In this talk I will first outline some methods which are used for text categorisation, and point out various problems. I will then turn to a possibility which appears to have been neglected so far, but may be of interest to corpus linguists: the automatic identification of text types or genres. This leads on to the related problem of text segmentation, which is potentially of use for text understanding and information extraction systems.

Language Id (statistical language id with a surprise twist)
Ted Dunning
Computing Research Laboratory at New Mexico State University

Thursday 4th January 1996
2pm Skylab meeting room (SECAMS)
Abstract:

Given the following 20 character strings, e pruebas bioquimica man immunodeficiency faits se sont produi it is hardly surprising that a person can identify the languages as Spanish, English and French, respectively. It is not even surprising that a person who speaks very little French or Spanish can do this correctly. Clearly, language understanding is not required for language identification. Furthermore, only the French string contains any closed class words, and none of the strings contain any accented characters which are unique to that language (erroneously so in the Spanish example).
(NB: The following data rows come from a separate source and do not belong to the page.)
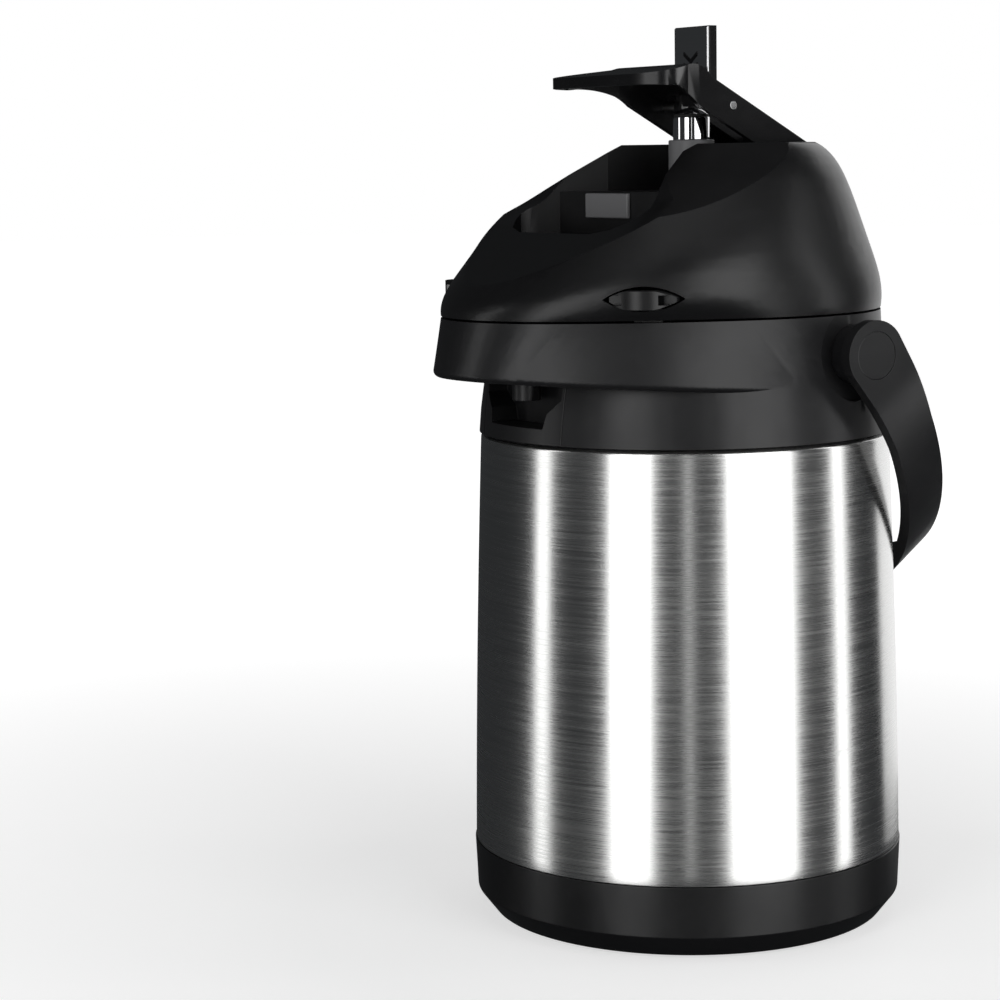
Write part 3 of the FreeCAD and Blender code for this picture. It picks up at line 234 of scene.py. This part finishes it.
LOOKS = {
    "base_plastic": plastic("base_satin_black", (0.0045, 0.0045, 0.005), 0.27, 0.37, lift=2.6),
    "collar_plastic": plastic("shoulder_satin_black", (0.008, 0.008, 0.0088), 0.29, 0.40, lift=2.2),
    "lid_plastic": plastic("lid_satin_black", (0.0055, 0.0055, 0.006), 0.26, 0.36, lift=2.4),
    "lever_plastic": plastic("lever_semi_gloss_black", (0.0045, 0.0045, 0.005), 0.17, 0.26, 0.6, 0.08,
                             gloss=0.5),
    "handle_plastic": plastic("handle_satin_black", (0.009, 0.009, 0.0098), 0.29, 0.40, lift=2.0),
    "inner_plastic": plastic("inner_moulded_black", (0.022, 0.022, 0.024), 0.42, 0.56, 1.2),
    "grey_plastic": plastic("grey_moulding", (0.16, 0.16, 0.165), 0.4, 0.52, 1.0, 0.12, 1.25),
    "brushed_steel": brushed_round_the_axis(
        metal("brushed_flask_steel", (0.80, 0.80, 0.79), (0.66, 0.66, 0.65), 0.2, 0.32, 0.12), 0.65),
    "inner_steel": metal("drawn_inner_steel", (0.66, 0.66, 0.66), (0.52, 0.52, 0.52), 0.3, 0.42, 0.2),
    "screw_steel": metal("bright_screw_steel", (0.62, 0.62, 0.63), (0.5, 0.5, 0.5), 0.22, 0.34, 0.1),
    "spring_steel": metal("spring_wire_steel", (0.58, 0.58, 0.6), (0.46, 0.46, 0.47), 0.25, 0.36, 0.1),
    "chrome": metal("bright_chrome", (0.86, 0.86, 0.87), (0.80, 0.80, 0.81), 0.035, 0.085, 0.02),
    "rubber": plastic("black_rubber", (0.016, 0.016, 0.016), 0.62, 0.78, 1.4, 0.2, 2.2),
    "silicone": plastic("milky_silicone", (0.42, 0.42, 0.40), 0.36, 0.5, 0.6, 0.08, 1.1,
                        Subsurface_Weight=0.15),
}

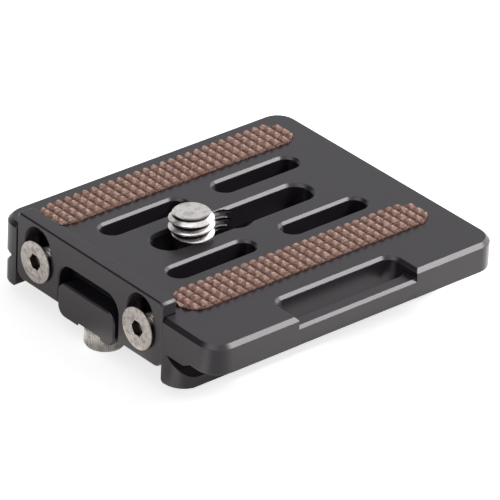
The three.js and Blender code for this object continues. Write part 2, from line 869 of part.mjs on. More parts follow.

Given this simple fact, it is a natural step to wonder just how simple a computer program could be which is capable of performing a comparable job of language identification. It is also interesting to ask whether such a program might be derived from relatively general mathematical principles, or whether it could be written in such a way that it could learn the characteristics of the languages to be distinguished. Another important question is how many characters are needed to reliably identify the language of a string. Finally, it is important to know just how broad the applicability of such a program actually is.

In this talk, I will discuss fully automatic methods for performing this distinction. These methods are robust, simple and fast.

Furthermore, they have much wider applicability than was originally thought. I will also describe how they were used in "The Case of the Missing Sequences".